Joebamboo, your casting on Penns Creek at the spring jam looked pretty dang good, so I think you'll be fine!
 
Tim,
As a self-taught caster, I am impressed that you could take a 3rd in a competition. I have done what Lefty says is bad: I have learned to cast badly over more than 45 years of fishing, and my casting is filled with bad habits. I have done the wrong things over and over. When I learned, the books said to cast as though you had a book between your upper arm and torso. That doesn't work too well with long casts, though that is my habit.

Despite this, I can cast well enough to catch trout regularly, which should be encouraging for other fishermen who are not great casters.

Best wishes to you for success in your competitions.
 
Don't kid yourself by saying the fish don't care. Take the last steelhead jam. No fewer than 4 steelhead disproved of my technique. A couple of them even made off with my offering, and one disliked my technique so much he tried to make off with all my line.

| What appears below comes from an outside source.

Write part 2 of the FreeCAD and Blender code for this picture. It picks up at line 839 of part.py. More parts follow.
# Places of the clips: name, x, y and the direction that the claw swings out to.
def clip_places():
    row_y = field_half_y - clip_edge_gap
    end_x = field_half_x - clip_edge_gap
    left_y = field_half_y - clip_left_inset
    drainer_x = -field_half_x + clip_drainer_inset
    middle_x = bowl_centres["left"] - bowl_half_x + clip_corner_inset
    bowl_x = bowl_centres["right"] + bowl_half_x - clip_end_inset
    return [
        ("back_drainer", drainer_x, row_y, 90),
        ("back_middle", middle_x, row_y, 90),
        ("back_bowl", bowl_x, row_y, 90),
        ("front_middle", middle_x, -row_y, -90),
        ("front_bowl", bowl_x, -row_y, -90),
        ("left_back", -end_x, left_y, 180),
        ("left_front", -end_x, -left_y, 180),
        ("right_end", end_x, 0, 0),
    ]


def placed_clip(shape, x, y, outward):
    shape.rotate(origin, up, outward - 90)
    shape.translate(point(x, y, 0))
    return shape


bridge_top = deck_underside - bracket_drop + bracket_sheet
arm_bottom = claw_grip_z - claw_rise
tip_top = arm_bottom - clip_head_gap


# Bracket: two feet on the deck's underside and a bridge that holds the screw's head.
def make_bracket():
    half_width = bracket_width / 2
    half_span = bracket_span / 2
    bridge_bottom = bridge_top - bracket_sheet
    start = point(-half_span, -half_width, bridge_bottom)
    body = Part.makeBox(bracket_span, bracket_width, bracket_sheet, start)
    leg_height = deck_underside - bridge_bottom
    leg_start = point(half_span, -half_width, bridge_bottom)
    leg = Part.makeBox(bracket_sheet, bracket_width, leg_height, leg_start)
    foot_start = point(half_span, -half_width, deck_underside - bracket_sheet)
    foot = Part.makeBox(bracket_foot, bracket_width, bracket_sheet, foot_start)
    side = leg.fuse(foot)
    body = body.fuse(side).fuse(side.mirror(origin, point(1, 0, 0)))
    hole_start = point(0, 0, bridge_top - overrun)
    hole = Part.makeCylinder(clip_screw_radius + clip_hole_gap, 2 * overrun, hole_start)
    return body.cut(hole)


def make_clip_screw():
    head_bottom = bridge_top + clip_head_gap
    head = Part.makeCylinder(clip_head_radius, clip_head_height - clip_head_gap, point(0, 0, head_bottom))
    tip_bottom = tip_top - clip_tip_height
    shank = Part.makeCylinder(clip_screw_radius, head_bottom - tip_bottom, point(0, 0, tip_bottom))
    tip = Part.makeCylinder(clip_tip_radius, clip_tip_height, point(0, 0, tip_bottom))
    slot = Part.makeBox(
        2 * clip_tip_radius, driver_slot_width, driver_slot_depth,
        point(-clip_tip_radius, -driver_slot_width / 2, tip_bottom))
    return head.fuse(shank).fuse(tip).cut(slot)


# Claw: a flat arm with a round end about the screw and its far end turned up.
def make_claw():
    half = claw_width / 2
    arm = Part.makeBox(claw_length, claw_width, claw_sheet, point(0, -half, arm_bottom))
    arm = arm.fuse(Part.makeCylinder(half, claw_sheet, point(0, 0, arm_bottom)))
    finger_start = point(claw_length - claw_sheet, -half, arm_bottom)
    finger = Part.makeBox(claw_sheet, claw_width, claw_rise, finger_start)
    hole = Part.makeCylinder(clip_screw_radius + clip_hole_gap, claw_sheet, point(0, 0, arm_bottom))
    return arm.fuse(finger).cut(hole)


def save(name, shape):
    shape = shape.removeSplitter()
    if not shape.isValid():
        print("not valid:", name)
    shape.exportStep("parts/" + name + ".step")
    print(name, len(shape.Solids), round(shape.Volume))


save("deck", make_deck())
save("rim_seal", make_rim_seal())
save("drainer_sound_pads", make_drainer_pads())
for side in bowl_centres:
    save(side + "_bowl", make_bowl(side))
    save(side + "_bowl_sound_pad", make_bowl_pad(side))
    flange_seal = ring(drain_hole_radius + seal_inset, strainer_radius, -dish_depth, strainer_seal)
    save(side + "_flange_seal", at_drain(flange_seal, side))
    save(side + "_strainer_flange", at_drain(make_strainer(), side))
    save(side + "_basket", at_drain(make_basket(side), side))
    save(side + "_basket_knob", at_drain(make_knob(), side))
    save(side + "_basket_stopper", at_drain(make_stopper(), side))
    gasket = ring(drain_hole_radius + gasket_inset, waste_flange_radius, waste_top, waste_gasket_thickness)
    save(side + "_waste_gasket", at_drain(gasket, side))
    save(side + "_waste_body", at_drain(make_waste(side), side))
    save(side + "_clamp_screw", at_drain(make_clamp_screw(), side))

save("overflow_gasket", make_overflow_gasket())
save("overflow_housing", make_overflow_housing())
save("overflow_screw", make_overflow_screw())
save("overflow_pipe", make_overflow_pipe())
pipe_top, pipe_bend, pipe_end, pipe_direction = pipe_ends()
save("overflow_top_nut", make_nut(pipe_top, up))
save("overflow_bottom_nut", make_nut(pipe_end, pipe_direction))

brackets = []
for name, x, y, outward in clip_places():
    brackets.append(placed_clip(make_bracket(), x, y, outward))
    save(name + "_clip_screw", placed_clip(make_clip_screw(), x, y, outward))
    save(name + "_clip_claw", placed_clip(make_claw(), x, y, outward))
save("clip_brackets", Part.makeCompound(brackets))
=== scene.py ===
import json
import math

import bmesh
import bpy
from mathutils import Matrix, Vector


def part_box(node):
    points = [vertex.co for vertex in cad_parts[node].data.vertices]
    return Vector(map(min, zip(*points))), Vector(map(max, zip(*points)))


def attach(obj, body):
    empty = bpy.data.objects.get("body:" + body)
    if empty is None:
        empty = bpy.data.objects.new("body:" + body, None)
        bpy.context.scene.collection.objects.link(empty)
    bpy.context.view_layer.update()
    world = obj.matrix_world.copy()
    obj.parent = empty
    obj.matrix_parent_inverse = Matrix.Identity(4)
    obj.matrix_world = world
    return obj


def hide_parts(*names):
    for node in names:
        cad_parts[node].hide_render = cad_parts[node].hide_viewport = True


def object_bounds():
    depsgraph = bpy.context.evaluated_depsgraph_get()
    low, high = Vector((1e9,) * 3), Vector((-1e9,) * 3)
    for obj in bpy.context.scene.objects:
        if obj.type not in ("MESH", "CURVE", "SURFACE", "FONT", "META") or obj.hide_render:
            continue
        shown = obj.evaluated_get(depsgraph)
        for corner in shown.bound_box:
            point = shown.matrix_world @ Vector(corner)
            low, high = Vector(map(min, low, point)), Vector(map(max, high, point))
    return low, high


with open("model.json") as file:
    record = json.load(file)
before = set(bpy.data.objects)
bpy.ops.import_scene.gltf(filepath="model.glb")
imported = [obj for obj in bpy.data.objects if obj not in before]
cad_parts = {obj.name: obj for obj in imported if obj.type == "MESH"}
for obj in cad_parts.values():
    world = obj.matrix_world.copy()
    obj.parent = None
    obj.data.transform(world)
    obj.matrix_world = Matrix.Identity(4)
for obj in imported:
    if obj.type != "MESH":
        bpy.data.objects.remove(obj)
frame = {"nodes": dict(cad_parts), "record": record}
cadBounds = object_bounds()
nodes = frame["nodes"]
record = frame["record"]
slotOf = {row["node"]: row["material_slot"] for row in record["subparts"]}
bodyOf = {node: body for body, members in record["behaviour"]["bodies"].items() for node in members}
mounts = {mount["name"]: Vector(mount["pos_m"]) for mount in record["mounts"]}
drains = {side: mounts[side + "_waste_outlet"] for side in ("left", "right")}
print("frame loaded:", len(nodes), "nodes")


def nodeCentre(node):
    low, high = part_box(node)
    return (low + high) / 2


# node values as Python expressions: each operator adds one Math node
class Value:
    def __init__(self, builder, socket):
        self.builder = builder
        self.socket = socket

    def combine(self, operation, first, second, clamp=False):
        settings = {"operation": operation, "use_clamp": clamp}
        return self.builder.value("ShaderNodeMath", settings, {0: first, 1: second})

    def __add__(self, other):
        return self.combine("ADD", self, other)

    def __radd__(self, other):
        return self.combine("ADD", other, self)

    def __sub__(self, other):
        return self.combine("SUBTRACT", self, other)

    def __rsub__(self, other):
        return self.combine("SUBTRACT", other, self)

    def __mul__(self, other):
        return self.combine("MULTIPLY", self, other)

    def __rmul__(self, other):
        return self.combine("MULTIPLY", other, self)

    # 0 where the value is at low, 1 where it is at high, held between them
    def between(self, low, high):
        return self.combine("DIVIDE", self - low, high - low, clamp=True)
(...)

To each their own., but I'm self taught, so I know I am doing it right. :p
 
Like Rich and Dave, I'm self taught. Its been working out OK for me for the past half century, or at the least, I've been blissfully ignorant enough to believe my casting doesn't need fixed. I suspect that had I received casting instructions at some point along the way, it would have ruined me as a caster. But that's just me. Taking a class on how to build a birdhouse would be of virtually no value to me, but give me a saw, some wood and a drill and then go away and leave me alone. When you come back, I'll have made you a birdhouse.

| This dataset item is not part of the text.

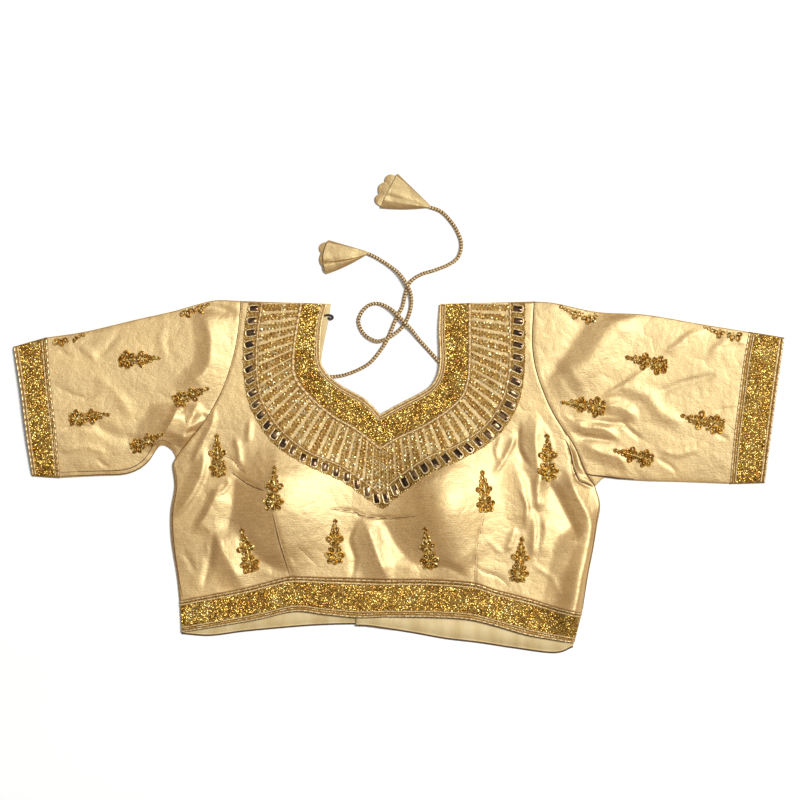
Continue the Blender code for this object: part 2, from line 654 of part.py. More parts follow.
def make_neck_embroidery(front, collection):
    """The sequin band round the neck, the radiating rows of beads, and the border of mirrors."""
    stations = np.linspace(0, 1, BAND_CORNERS + 1)
    plan = strip("neck", "neck_band", stations, (0, 0.5, 1))
    under = front.under_side(plan)
    relief("neck_band", plan, under + BAND_THICKNESS, under, "sequins", collection)

    stations = np.linspace(0, 1, 2 * BEAD_ROWS + 1)
    plan = strip("neck_band", "beadwork", stations, BEADWORK_SHARES)
    under = front.under_side(plan)
    rows = np.where(np.arange(len(plan)) % 2, BEAD_ROW_RAISE, 0)[:, None]
    relief("yoke_beadwork", plan, under + BAND_THICKNESS + rows, under, "beadwork", collection)

    steps = np.array([0, MIRROR_SLOPE, 1 - MIRROR_SLOPE])
    stations = np.append((np.arange(MIRRORS)[:, None] + steps).ravel(), MIRRORS) / MIRRORS
    half = np.append(np.tile([0, 1, 1], MIRRORS), 0)
    on_mirror = np.concatenate([half[::-1], half[1:]])
    plan = strip("beadwork", "mirrors", stations, MIRROR_SHARES, trim=SCALLOP_DEPTH * (1 - on_mirror))
    under = front.under_side(plan)
    raised = on_mirror[:, None] * np.array([0, 1, 1, 0]) * MIRROR_RAISE
    relief("mirror_border", plan, under + BAND_THICKNESS + raised, under, "mirrors", collection)


def make_neck_piping(collection):
    """The corded edge of the front neck."""
    edge = both_halves(*(spline(NECK_FRONT[side], YOKE_ROWS + 1) for side in ("left", "right")))
    line = shifted(edge, GAP + PIPING_RADIUS)
    heights = front_top(edge[:, 0], edge[:, 1]) - PIPING_DROP
    cord("neck_piping", with_height(line, heights), PIPING_RADIUS, "piping", collection)


def make_sprigs(place, surface, collection):
    """The raised flower sprigs of the front or of one sleeve."""
    for number, sprig in enumerate(rows_of(SPRIG_COLUMNS, SPRIGS[place]), 1):
        turn = math.radians(sprig["angle"])
        along = np.array([math.cos(turn), math.sin(turn)])
        across = np.array([-along[1], along[0]])
        middle = np.array([sprig["x"], sprig["y"]])
        plan = []
        for row in rows_of(OUTLINE_COLUMNS, SPRIG_OUTLINE):
            centre = middle + along * (row["share"] - 0.5) * sprig["length"]
            reach = across * row["half_width"] * sprig["length"]
            plan.append([centre - reach, centre, centre + reach])
        plan = np.array(plan)
        under = surface.under_side(plan)
        thickness = np.array([SPRIG_EDGE, SPRIG_CROWN, SPRIG_EDGE])
        relief(f"sprig_{place}_{number}", plan, under + thickness, under, "sequins", collection)


def make_dori(side, collection):
    """A tie cord, from its cloth end to the back neck."""
    route = CORD_ROUTES[side]
    length = np.linalg.norm(np.diff(np.array(route), axis=0), axis=1).sum()
    line = spline(route, round(length / CORD_STEP) + 1)
    line[:, 2] = np.maximum(line[:, 2], CORD_RADIUS + CORD_CLEARANCE)
    cord(f"dori_{side}", line, CORD_RADIUS, "cord", collection)


def make_latkan(side, collection):
    """A cord's end: a flattened cone of folded cloth, and the petals at its mouth."""
    latkan = LATKANS[side]
    neck, mouth = np.array(latkan["neck"], float), np.array(latkan["mouth"], float)
    along = (mouth - neck) / np.linalg.norm(mouth - neck)
    across = np.array([-along[1], along[0]])
    rings = []
    for section in rows_of(LATKAN_COLUMNS, LATKAN_SECTIONS):
        centre = neck + (mouth - neck) * section["share"]
        half_width, half_height = latkan["half_width"] * section["width"], section["half_height"]
        turns = [2 * math.pi * (step + 0.5) / LATKAN_SIDES for step in range(LATKAN_SIDES)]
        lowest = math.sin(math.pi * 0.5 - math.pi / LATKAN_SIDES)
        rings.append([(*(centre + across * half_width * math.cos(turn)),
                       half_height * (1 + math.sin(turn) / lowest)) for turn in turns])
    stuffed(f"latkan_{side}", rings, "silk", collection)

    steps = np.linspace(-1, 1, PETALS * PETAL_STEPS + 1)
    lobes = np.abs(np.sin(np.linspace(0, math.pi * PETALS, len(steps))))
    start = mouth + along * GAP + across * (steps * latkan["half_width"] * 0.96)[:, None]
    reach = latkan["petal"] * (0.4 + 0.6 * lobes)[:, None]
    section = rows_of(PETAL_COLUMNS, PETAL_SECTION)
    plan = np.stack([start + along * row["share"] * reach for row in section], axis=1)
    top = np.array([row["top"] for row in section]) - PETAL_DIP * (1 - lobes)[:, None]
    under = np.array([row["under"] for row in section])
    relief(f"latkan_{side}_petals", plan, top, under, "silk", collection)


def make_fastenings(collection):
    """The wire hook of the left strap, and the hooks between the back halves."""
    line = with_height(spline(STRAP_HOOK, 14), BACK_WALL + GAP + STRAP_HOOK_RADIUS)
    cord("strap_hook", line, STRAP_HOOK_RADIUS, "hook_metal", collection)
    length, width, thickness = BACK_HOOKS["size"]
    for number in range(BACK_HOOKS["count"]):
        bm = bmesh.new()
        bmesh.ops.create_cube(bm, size=1)
        bmesh.ops.scale(bm, vec=Vector((length, width, thickness)) * MM, verts=bm.verts)
        hook = add_object(f"back_hook_{number + 1}", mesh_from(bm, "back_hook"), "hook_metal", collection)
        y = BACK_HOOKS["first_y"] + number * BACK_HOOKS["pitch"]
        hook.location = Vector((BACK_HOOKS["x"], y, BACK_WALL + GAP + thickness / 2)) * MM


def main():
    for obj in list(bpy.data.objects):
        bpy.data.objects.remove(obj)
    collection = bpy.data.collections.new("choli_blouse")
    bpy.context.scene.collection.children.link(collection)

    front = Surface(make_front(collection))
    make_hem_band(collection)
    make_neck_embroidery(front, collection)
    make_neck_piping(collection)
    make_sprigs("front", front, collection)
    for side in ("left", "right"):
        make_back(side, collection)
        sleeve = Surface(make_sleeve(side, collection))
        make_sprigs(side, sleeve, collection)
        make_dori(side, collection)
        make_latkan(side, collection)
    make_fastenings(collection)


main()
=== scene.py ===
# A choli blouse laid flat on a pale table and seen from straight above.
# The tables are in millimetres: x to the viewer's right, y towards the neck, z up from the table.
import math

import bpy
import numpy as np
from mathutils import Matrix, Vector


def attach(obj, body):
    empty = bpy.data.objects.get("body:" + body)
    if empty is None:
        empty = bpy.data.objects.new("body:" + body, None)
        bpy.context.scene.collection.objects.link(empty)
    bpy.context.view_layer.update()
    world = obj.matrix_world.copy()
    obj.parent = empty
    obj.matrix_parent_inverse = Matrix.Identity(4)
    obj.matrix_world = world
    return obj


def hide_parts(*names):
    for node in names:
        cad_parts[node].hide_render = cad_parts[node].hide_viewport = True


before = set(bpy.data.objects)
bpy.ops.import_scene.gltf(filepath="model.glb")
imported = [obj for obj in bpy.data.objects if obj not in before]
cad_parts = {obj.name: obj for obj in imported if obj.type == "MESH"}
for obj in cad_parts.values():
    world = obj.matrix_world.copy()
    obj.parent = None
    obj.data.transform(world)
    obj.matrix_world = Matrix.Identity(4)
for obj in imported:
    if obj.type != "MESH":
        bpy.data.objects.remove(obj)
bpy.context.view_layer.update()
mm = 0.001
chance = np.random.default_rng(11)
signs = {"left": -1, "right": 1}
sides = tuple(signs)

studio = {
    "centre": (0.9, 83.6), "height": 7000, "frameWidth": 880, "sensor": 36,
    "table": [(0.3, (0.98, 0.98, 0.975)), (0.7, (0.99, 0.99, 0.985))],
    "surroundings": ((1.0, 0.98, 0.95, 1), 0.2),
    # place, size, watts
    "lamps": {"overhead": ((-250, 250, 1700), 1300, 3), "window": ((3900, 1800, 9000), 2500, 880)},
}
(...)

Everything I do as a fly caster probably has a proper name in the holy writ of the art; reach cast, steeple cast, bow and arrow cast, double haul, whatever. But I don't care what these names are. They are superfluous information to me. When I taught myself each of these things, I did not learn them as a thing or technique with a name. My sole motivation was that I had to figure out a way to get my fly under that hemlock bough or clear the h... over there by that stump on the far bank so I could catch a fish. Or whatever the presenting situation happened to be at the time. Which is why I think it important to realize that fishing and casting are not the same thing. Or put another way, I guess the only way that I would ever win a casting competition is if you kept the competition part of it a secret from me and just draw an "X" on the ground and tell me to cast a fly onto it.

Oh, and you have to go away while I'm doing it. Did I mention that...:)?

 
Yea, but you and Rich are old. :lol:
 

Rich Arnold? I haven't seen him since High School..

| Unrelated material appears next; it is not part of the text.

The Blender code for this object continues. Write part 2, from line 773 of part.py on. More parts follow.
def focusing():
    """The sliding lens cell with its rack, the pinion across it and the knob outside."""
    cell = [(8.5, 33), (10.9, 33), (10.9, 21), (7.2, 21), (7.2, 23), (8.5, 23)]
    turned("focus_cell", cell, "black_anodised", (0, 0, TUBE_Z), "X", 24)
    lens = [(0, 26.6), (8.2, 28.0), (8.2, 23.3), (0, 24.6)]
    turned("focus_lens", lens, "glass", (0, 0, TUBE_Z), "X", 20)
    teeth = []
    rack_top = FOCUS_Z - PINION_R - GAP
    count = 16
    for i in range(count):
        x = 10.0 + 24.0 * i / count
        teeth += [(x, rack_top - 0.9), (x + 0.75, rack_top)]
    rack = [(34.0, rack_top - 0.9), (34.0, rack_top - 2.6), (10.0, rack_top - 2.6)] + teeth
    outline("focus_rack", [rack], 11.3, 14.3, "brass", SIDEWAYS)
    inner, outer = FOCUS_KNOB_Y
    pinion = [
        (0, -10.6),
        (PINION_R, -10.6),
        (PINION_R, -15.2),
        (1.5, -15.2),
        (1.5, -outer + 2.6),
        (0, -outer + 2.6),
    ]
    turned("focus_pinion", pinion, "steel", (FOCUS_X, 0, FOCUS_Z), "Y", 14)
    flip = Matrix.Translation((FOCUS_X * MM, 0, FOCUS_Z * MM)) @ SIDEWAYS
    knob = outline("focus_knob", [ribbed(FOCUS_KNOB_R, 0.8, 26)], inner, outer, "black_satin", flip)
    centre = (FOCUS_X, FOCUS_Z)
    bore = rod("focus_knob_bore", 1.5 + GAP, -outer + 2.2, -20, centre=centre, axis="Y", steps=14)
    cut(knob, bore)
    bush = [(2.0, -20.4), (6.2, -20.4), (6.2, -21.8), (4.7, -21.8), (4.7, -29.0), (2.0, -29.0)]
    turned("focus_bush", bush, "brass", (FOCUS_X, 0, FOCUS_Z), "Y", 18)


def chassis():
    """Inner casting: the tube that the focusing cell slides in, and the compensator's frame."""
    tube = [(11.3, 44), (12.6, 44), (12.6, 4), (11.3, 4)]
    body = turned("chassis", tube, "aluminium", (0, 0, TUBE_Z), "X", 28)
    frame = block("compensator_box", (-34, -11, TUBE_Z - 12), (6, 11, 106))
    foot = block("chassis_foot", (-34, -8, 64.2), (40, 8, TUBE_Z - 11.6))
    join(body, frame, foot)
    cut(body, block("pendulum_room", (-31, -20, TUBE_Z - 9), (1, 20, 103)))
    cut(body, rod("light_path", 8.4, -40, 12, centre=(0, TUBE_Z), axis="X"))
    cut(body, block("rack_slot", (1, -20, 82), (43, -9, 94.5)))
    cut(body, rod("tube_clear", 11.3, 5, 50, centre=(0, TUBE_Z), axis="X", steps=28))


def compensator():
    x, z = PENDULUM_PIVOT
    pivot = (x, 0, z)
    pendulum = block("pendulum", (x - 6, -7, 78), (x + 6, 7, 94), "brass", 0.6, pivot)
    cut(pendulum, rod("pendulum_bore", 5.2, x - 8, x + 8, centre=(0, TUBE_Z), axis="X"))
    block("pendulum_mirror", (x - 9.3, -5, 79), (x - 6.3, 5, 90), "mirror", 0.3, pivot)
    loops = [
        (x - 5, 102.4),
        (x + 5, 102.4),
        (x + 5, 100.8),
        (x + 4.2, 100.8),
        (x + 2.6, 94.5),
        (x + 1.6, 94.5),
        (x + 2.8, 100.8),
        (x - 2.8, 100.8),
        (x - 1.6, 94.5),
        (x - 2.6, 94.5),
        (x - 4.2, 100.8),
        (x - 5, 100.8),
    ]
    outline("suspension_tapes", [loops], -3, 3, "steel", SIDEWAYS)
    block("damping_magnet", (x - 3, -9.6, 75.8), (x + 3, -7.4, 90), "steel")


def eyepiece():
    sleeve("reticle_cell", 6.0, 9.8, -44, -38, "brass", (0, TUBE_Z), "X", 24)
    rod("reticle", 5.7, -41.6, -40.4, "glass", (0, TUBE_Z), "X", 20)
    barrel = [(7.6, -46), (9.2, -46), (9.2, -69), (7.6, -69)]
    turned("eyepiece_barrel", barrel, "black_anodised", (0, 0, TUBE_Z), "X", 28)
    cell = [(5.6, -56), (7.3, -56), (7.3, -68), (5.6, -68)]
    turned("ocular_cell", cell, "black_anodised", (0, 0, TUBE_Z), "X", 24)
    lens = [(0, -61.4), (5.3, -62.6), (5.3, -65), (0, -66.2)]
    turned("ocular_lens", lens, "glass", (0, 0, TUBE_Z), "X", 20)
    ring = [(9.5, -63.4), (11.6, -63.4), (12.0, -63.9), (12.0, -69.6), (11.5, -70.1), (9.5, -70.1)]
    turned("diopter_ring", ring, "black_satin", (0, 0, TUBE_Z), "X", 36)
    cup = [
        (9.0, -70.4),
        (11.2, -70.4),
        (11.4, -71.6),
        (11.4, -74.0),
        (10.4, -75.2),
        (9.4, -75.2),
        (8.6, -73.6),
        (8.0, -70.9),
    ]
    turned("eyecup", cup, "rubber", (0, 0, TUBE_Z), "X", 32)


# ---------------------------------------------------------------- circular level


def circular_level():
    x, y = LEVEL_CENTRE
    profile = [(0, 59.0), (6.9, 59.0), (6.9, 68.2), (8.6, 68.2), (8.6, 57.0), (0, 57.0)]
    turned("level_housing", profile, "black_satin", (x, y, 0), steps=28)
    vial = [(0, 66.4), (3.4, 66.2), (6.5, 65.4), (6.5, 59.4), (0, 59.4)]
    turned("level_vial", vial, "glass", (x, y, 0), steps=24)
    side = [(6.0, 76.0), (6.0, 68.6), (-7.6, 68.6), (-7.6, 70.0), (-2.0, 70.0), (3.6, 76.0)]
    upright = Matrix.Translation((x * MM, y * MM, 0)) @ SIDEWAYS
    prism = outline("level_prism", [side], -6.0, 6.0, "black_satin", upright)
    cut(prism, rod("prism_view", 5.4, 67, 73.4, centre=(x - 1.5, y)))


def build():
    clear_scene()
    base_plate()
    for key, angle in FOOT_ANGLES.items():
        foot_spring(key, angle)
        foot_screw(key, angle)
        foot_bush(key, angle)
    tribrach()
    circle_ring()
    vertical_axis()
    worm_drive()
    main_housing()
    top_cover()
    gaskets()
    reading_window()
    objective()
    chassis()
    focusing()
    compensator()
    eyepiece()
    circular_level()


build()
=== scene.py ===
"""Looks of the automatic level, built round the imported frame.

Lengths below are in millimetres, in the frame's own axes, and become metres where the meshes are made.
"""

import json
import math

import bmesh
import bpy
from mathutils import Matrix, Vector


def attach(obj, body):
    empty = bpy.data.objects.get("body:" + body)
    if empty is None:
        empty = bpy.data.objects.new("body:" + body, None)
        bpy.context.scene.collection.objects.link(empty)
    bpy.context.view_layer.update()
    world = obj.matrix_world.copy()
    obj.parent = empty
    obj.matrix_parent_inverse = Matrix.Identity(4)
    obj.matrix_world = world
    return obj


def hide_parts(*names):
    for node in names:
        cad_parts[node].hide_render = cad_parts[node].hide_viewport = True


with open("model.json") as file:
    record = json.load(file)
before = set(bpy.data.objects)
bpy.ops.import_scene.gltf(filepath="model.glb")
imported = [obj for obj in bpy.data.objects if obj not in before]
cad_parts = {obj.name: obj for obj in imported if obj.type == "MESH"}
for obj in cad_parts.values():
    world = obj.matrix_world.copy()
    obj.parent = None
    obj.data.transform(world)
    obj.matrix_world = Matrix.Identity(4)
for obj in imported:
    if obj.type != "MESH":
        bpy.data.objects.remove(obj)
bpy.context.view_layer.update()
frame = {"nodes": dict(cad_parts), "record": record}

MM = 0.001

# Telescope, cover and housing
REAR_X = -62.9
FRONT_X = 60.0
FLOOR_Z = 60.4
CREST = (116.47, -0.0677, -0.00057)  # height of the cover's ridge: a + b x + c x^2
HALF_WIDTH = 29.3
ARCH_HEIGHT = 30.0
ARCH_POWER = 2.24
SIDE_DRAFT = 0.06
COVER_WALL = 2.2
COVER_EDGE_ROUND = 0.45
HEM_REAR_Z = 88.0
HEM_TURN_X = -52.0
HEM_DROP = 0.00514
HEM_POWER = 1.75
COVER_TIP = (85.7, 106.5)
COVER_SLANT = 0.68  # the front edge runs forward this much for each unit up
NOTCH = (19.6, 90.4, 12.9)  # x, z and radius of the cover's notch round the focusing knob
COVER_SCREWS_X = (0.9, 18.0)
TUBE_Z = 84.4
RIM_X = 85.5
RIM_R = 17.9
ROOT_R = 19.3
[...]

What does he have to do with any of this?

You kids get the he-- off my lawn, I'm trying to practice my casting..

On a more serious note (or at least as serious as I can muster on short notice) I join Rich (rrt, not Arnold..) in congratulating anyone with the discipline and drive to become a fine caster, the right way.
 
I'm withholding comment on the right way because I don't know what the right way, is.

Anyway, your birdhouse analogy struck a cord.

A couple years ago I traded a couple logs for a handful of bird houses. True story. I gave him some logs, and he asked what I wanted and I told him.

And you could see they got progressively better with each one.

The first couple weren't all that great, but the birds don't seem to mind.;-)

His name wasn't Bob though.
 
There are times when I don't cast so well, usually associated with time on the water, or more importantly time between outings. I'f I'm fishing a lot, then I usually am casting well. But like my guitar instructor says, perfect practice makes perfect. Learn what bad habits are and correct them. then once corrected don't ever practice bad habits again.
 
The fish don't care about casting techniques, but the dang trees do!!!